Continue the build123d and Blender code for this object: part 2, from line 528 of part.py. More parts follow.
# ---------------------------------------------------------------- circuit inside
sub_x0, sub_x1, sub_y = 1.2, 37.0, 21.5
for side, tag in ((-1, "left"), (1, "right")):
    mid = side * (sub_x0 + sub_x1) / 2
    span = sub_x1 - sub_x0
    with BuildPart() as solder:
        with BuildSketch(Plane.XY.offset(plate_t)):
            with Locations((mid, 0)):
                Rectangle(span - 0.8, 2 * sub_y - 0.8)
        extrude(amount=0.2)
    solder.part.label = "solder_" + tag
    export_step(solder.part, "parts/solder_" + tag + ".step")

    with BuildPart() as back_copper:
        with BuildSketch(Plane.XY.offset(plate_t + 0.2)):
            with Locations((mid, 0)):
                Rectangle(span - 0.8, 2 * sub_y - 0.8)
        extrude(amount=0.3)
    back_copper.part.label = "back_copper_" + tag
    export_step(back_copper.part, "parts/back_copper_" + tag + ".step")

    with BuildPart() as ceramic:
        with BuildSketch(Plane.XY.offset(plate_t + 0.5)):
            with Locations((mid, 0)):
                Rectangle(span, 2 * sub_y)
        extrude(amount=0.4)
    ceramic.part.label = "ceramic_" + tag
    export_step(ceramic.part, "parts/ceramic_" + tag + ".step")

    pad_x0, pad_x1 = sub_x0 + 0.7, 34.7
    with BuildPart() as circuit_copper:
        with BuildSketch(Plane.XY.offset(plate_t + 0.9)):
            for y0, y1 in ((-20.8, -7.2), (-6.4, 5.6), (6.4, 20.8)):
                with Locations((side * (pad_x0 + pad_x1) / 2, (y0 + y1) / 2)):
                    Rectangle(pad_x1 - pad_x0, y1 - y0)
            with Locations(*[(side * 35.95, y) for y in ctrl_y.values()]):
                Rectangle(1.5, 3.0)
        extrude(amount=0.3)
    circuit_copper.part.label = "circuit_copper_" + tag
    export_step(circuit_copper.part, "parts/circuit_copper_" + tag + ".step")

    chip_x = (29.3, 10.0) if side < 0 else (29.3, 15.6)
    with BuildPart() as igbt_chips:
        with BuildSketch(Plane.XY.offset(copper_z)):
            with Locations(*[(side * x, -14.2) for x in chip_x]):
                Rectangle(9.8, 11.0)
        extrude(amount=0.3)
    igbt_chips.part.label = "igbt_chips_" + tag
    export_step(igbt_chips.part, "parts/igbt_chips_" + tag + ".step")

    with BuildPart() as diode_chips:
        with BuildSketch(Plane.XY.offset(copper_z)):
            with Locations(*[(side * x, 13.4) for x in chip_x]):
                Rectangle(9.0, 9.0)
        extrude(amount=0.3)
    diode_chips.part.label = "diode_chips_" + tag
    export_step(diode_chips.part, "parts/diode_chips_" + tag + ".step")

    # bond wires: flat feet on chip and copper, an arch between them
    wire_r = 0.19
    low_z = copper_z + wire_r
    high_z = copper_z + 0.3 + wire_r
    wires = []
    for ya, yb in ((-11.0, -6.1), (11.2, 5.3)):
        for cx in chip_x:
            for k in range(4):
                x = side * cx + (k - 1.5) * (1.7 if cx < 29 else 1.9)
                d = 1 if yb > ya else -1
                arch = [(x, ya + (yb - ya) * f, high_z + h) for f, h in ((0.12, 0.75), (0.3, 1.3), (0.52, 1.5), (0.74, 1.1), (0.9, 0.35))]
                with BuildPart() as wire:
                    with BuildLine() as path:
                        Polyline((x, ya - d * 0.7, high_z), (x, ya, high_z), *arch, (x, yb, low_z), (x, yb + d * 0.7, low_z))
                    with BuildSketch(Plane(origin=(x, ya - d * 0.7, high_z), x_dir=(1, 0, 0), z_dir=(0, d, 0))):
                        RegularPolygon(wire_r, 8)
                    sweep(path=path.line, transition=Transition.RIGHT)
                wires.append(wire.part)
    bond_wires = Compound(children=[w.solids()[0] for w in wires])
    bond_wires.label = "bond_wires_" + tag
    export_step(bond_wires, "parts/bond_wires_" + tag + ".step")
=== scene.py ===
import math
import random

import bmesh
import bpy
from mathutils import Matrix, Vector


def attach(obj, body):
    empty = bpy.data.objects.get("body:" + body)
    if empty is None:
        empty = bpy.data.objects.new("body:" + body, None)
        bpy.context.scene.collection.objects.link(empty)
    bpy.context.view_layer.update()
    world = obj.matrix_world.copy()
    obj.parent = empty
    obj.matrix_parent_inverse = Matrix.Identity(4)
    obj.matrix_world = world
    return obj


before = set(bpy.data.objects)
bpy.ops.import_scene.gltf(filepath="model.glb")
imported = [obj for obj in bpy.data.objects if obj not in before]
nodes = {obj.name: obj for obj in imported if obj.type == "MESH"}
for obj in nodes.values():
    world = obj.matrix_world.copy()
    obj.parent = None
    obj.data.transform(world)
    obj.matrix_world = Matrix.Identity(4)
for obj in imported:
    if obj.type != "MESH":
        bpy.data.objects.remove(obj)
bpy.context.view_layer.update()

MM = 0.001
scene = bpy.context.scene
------
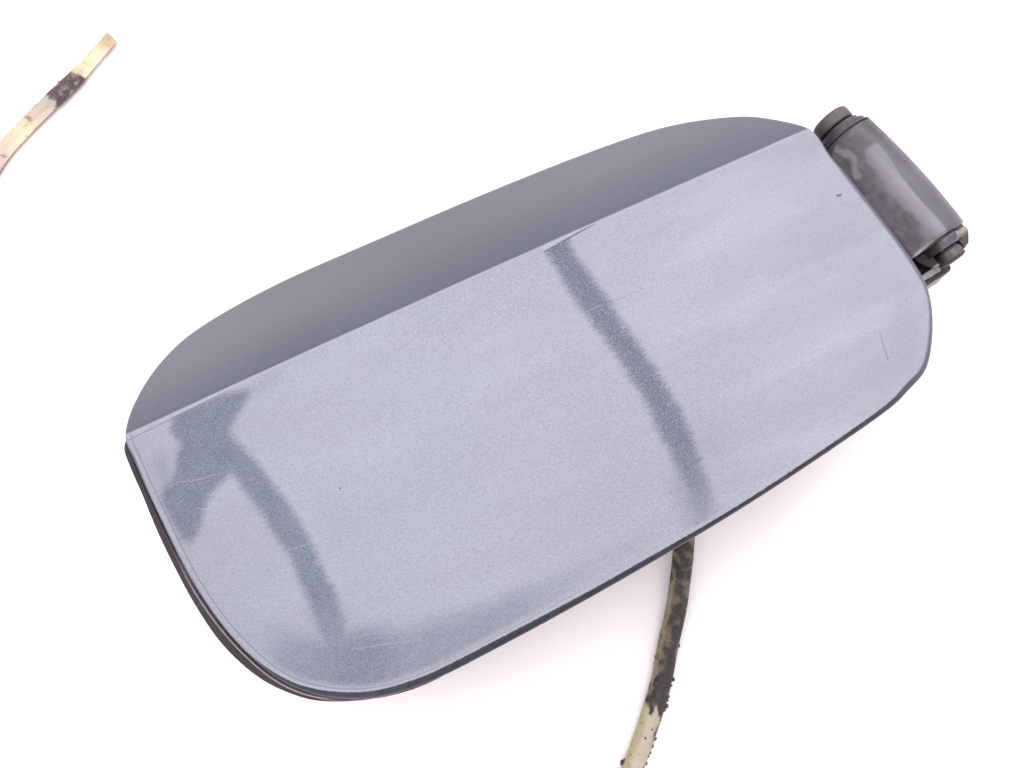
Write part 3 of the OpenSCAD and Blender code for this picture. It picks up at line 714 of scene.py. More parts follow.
------
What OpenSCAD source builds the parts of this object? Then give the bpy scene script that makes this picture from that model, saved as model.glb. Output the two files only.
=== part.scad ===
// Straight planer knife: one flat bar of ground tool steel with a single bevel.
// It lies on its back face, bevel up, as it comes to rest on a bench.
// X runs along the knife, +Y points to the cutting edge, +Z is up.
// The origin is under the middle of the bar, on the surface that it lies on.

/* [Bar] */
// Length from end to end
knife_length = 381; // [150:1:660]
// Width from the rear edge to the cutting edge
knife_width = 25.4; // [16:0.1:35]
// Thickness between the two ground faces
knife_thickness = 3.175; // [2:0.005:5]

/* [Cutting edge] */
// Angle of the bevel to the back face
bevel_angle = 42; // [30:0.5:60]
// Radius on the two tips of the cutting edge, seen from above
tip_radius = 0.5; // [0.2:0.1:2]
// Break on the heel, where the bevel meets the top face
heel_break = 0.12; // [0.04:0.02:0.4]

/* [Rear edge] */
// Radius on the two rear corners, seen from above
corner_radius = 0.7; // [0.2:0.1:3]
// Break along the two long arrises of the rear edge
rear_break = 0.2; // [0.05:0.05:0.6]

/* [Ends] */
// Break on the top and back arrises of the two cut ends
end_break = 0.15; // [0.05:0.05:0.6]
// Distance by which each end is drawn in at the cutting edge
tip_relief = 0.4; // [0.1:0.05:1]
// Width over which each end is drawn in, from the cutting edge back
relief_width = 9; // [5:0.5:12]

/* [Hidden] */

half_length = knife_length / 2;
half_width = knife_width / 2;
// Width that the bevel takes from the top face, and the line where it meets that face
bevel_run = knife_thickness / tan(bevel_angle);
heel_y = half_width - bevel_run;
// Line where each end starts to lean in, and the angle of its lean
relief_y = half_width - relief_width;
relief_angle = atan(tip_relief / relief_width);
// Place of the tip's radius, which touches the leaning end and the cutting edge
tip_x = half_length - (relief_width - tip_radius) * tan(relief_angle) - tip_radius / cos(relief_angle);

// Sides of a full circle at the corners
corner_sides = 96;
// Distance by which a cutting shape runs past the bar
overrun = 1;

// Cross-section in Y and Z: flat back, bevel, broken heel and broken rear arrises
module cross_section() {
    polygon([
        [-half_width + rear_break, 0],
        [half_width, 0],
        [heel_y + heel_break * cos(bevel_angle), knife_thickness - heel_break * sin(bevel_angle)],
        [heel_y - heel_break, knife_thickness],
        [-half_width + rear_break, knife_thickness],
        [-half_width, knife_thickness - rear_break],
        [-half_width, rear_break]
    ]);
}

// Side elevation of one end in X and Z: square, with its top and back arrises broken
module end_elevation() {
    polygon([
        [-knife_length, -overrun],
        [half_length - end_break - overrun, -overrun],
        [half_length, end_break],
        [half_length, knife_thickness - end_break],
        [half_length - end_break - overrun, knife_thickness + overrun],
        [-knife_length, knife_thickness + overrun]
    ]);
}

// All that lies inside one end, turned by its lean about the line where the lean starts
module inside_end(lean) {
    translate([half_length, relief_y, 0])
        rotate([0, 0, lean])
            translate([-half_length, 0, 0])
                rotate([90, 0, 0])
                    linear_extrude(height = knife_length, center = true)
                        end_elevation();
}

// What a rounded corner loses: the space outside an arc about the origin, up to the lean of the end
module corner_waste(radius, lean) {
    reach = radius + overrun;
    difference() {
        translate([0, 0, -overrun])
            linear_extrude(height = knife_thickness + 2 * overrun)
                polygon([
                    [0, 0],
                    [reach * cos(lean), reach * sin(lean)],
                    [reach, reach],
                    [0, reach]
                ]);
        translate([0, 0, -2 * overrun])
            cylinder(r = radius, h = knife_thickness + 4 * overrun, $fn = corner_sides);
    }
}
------
◆ Task directions: Set down, without any change, only the lines from the line that holds "in imported if" through the line that holds "scene = bpy.context.scene", both lines included.

◆ Answer:
nodes = {obj.name: obj for obj in imported if obj.type == "MESH"}
for obj in nodes.values():
    world = obj.matrix_world.copy()
    obj.parent = None
    obj.data.transform(world)
    obj.matrix_world = Matrix.Identity(4)
for obj in imported:
    if obj.type != "MESH":
        bpy.data.objects.remove(obj)
bpy.context.view_layer.update()

MM = 0.001
scene = bpy.context.scene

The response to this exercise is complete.